The phone rings at work, I answer, "your father was found dead this morning."  I am in a dream, he is only 51 yrs. old, I wonder how...why...I am stunned.  I make my way to the bus from downtown, I live all alone.  And I have to walk through this alone, or so it feels.  I go to the store, still stunned, to buy funeral clothes. Funeral arrangements are made, the priest comes drunk, how appropriate.  The funeral home was dark and depressing, worn down, hope it was given at a discount.  Years later, one of my husband's closest friends gets a bad diagnosis.  He was the healthiest person we knew, very athletic, finally married and had a son....lives a little more than a year.  How do we make it through his funeral service?  The coffin leaves the church and I sob.  A good friend from high school gets diagnosed with cancer, we had our first two babies together.  How can this be?  She is still raising those boys.  In the midst of her battle my brother gets his terminal diagnosis, nine weeks later he dies of cancer at the age of 46.  It doesn't matter that he has three kids who need him, death comes when it comes.  Then my high school friend passes away eight months later, I have no tears left.  I go to the wake and feel numb.  I have no more grief in me.  A few years later the phone rings, one of those middle of the night calls. My father-in-law died, my husband gasps.  Oh, how I hate those calls.  A year and a few months later my mother-in-law dies, three months after her cancer diagnosis. Grief upon grief, when will it end?

Once again I am walking those halls, those corridors which I hate.  The same familiar smells, the same people in the retirement place, same doctors and nurses---I am all too familiar with.  I notice some of the same patients still there, same procedures, that awful carpeting and outdated walls.  They are all waiting for death...some don't have a clue where they are at, some do, but patiently wait.  Waste and wait,  three meals a day and sit.

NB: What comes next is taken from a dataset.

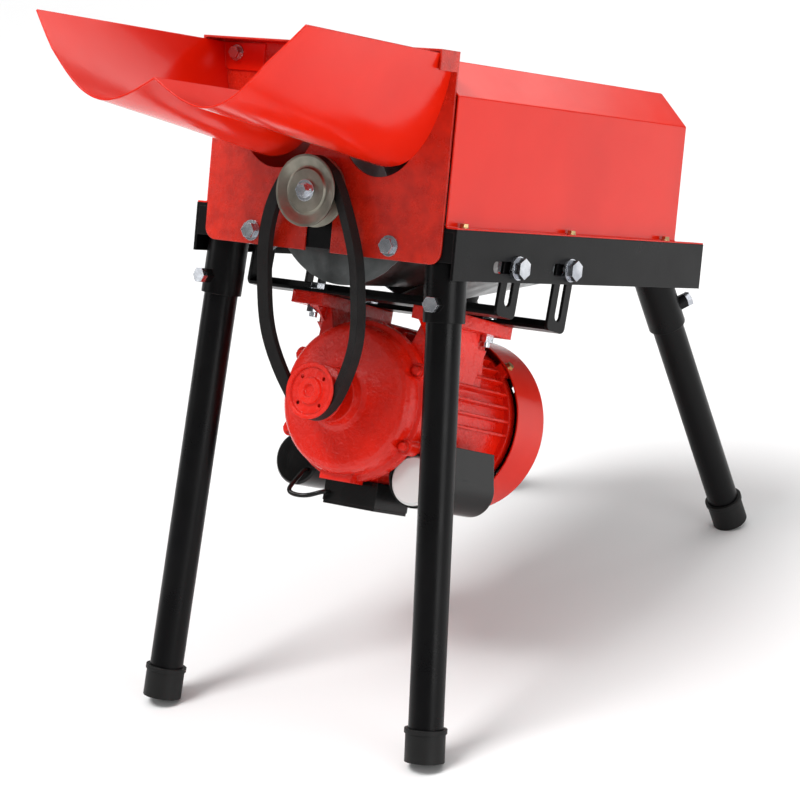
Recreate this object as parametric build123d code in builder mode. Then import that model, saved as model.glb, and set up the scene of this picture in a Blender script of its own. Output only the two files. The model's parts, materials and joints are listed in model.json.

Sit for what?  Wait with hope that someone will come and visit, someone will talk to them.  I walk in with my young daughter, they light up like Christmas trees as life enters their faces once more.  Why do babies and small children make them smile so much?  They are hope, hope for a future, a hope they no longer have.  It is a reminder of what once was, long flowing blonde hair on a child, a smile, a bouncy walk full of energy and a bright future.  It was once like that for them.  Their world was good, no sickness or pain, they played and did not think of tomorrow, did not know lonely.  

.......I will fear no evil

Why will I fear no evil?  Why, and not only why, but HOW? 

.......because YOU are with me.  

Especially in this valley He brings comfort. As I walk through this dark valley again.....His spirit is with me.  His spirit even prays for me!  My mind cannot comprehend--He prays for ME!  Yes, and for you too.....if you have placed your trust in His sacrifice on the cross and not in your good works...HE PRAYS FOR YOU!  You are His when you enter into salvation.  He knows what you need and what to pray.  Do you think that God does not answer the prayers of His very own spirit?  

.......your rod and your staff, they comfort me

Even in the dark, even in the suffering, even when my heart is on the floor, they bring comfort.  It is hard enough going through this valley, but to go through it with enemies is pain upon pain. But there is still hope!  Because David concludes the 23rd Psalm with this:   

.......You prepare a table before me in the presence of my enemies.  You anoint my head with oil; my cup overflows.  Surely, Your goodness and mecy will follow me all the days of my life, and I will dwell in the house of the Lord forever.  

When our enemies surround us we are to take our eyes off the enemy and onto the table He has prepared.  He prepares a table IN THE PRESENCE of my enemies.  So they are there, but they are not the focus, His anointing of our head and our cup overflowing should be our focus. Goodness and mercy will follow us all the days of our lives!  His grace is the focus in the midst of our suffering.  The enemy may rage, but the table is there---focus on the table.  

And that is enough, He is enough.....despite the valley, despite the suffering, despite the enemies.  He is enough and we are His treasure, rejoice and give thanks!